The latest was published on April 30, 2020.
That means large U.S caps should return a real negative 3.6% per year over the next seven years with 2.2% US annual inflation. Or around negative 1.4% per year once inflation is taking into account, while emerging stocks should return 3.5% per year plus inflation (no assumption for non-US asset classes).
So how well does not indicator actually work? It's clear it's not an exact timing tool, as it will likely be incorrect during a bull market, and become right once a bear market occurs. But let's check about past 7-year forecasts, namely:
GMO 7-year forecast Q1 2011 with a -2.8% annual return forecast for small U.S caps.
GMO 7-Year Asset Class Forecasts - October 2012 with a -0.3% annual return forecast for large U.S. caps.
I'm not sure which indices GMO is using exactly, but I'll go with the S&P SmallCap 600 Index (S&P 600) and Dow Jones Industrial Average (DJI) respectively.
Source: Investing.com |
The S&P 600 was at 457.95 points on April 1, 2011. With a -2.8% real annual return, plus 2.2% inflation, the S&P 600 should have been at 439 points on April 1, 2018 with a return to the mean. But the actual level of the S&P 600 was about 947 points.It still did not happen two years later, but maybe latter the year, or next, as the US market is very much overvalued.

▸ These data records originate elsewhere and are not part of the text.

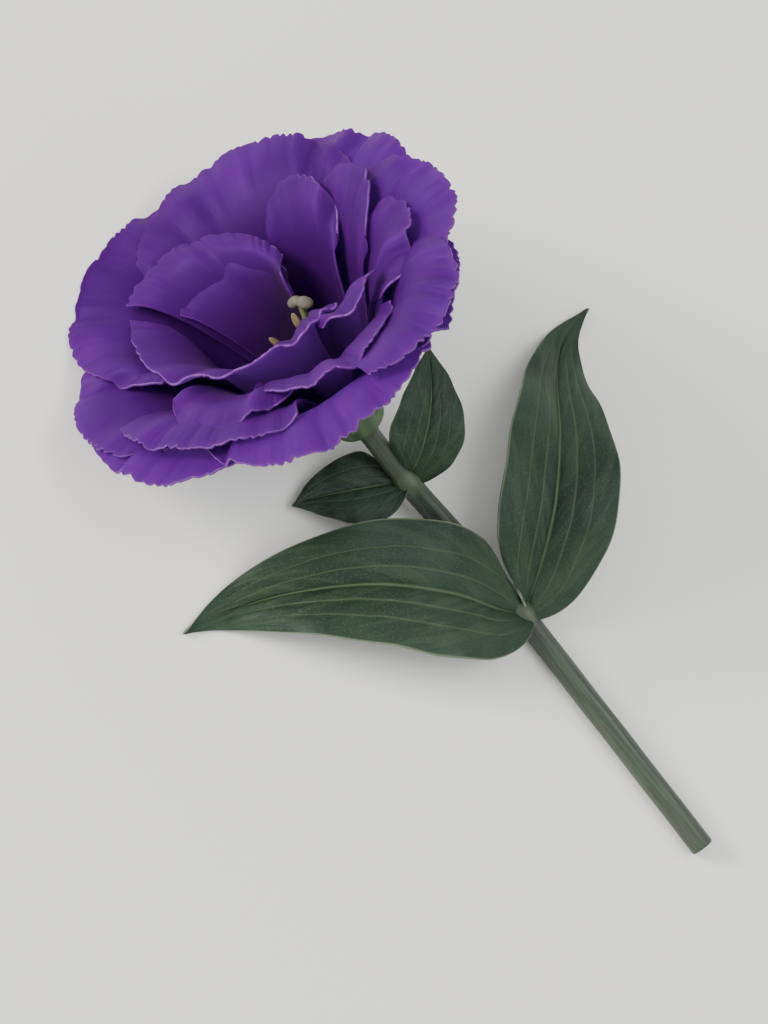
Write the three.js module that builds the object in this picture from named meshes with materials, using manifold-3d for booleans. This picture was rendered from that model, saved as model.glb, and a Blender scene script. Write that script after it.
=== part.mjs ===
// A cut lisianthus: one double bloom on its leafy stem, lying on a flat surface.
// Millimetres, +Z up. The surface is z = 0, the stem runs towards +X, and the bloom faces -X and upwards.

import * as THREE from "three";
import { mergeVertices } from "three/addons/utils/BufferGeometryUtils.js";
import Module from "manifold-3d";

const wasm = await Module();
wasm.setup();

// Where the bloom lies: the centre of the disc that its parts sit on, and how far its axis rises from the surface
const receptacleCentre = new THREE.Vector3(-21.3, -2.7, 14.2);
const axisTilt = 32;

// Clear space kept between neighbouring pieces
const seatGap = 0.3;

// Petals
const petalThickness = 0.6;
const petalRootRadius = 3.25;
const petalRootHeight = 4.0;
const petalRootSpan = 36;
// A petal leaves the tube at this angle from the axis, plus more for each millimetre that it reaches
const petalRootLean = 22;
const petalRootLeanPerReach = 1.1;
// How far the root's and the margin's directions carry into the blade, as shares of its length
const petalRootPull = 0.38;
const petalTipPull = 0.42;
// Where a petal reaches farther than at its middle, its margin leans over more and lies lower, per millimetre
const petalLeanGain = 2.0;
const petalRiseLoss = 0.06;
const floorSoftness = 2.2;

// The corolla's tube, which the petals grow from
const tubeInner = 2.7;
const tubeOuter = 3.7;
const tubeFlare = 0.6;
const tubeHeight = 7;

// Calyx: a cup round the tube with five narrow keeled sepals
const calyxInner = 4.0;
const calyxOuter = 4.6;
const calyxFoot = -1.6;
const calyxHeight = 3.4;
const sepalCount = 5;
const sepalFirstAngle = 12;
const sepalHalfWidth = 1.3;
const sepalTipHalfWidth = 0.35;
const sepalKeel = 0.55;
const sepalThickness = 0.65;
const sepalShares = [0.12, 0.25, 0.38, 0.5, 0.62];
const sepalTipLift = 1.1;

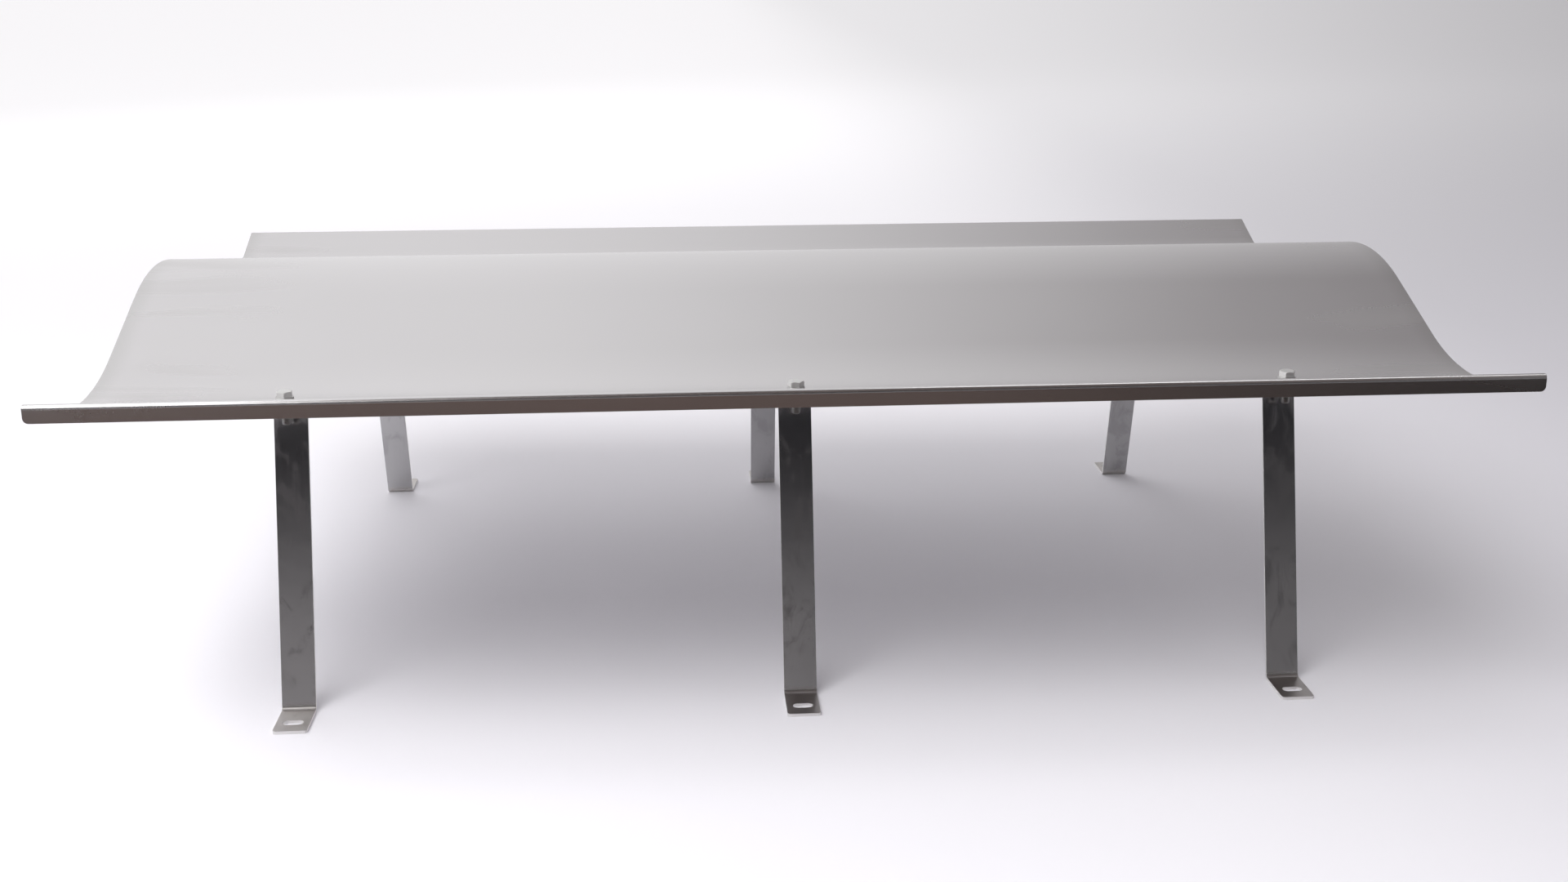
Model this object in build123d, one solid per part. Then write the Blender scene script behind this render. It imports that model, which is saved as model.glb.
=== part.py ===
from build123d import *
import os
from math import atan2, cos, degrees, radians, sin, sqrt, tan

# Wave slide: a rolled sheet of stainless steel on six bent flat-bar legs, all bolted together.
# Millimetres. X runs along the crests, Y from the front lip to the rear lip, Z up.
# The origin is on the floor, under the middle of the sheet.

# Wave sheet
sheet_width = 1250.0        # along the crests
sheet_thickness = 2.0
wavelength = 560.0          # trough to trough
wave_count = 1.5            # waves from the front lip to the rear lip
wave_height = 72.0          # trough to crest
flank_length = 100.0        # straight stretch between the arc of a crest and the arc of a trough
crest_height = 350.0        # top of the sheet above the floor
lip_depth = 15.0            # top of the fold to the lip's free edge
fold_radius = 2.0           # inside of the fold
lip_corner_radius = 4.5

# Legs, of flat bar
bar_width = 30.0
bar_thickness = 3.0
bend_radius = 3.5           # inside of both bends
leg_lean = 14.5             # degrees from upright, feet outwards
leg_spacing = 450.0         # between neighbouring legs of a row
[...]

Let's switch to the Dow Jones now for October 1, 2012 and October 1, 2019.
The Dow Jones was at 13,096 points on the October 1, 2012. A -0.3% real annual return with 2.2% inflation would mean the index should have been at
14,960 points on October 1, 2019 assuming a return to the mean. Actual Dow Jones level on October 1, 2019: 25,605 points. It did not work too well either for large caps, but I believe that's yet another indicator that US stocks are vastly overvalued. How long the craziness will last is for anyone to guess.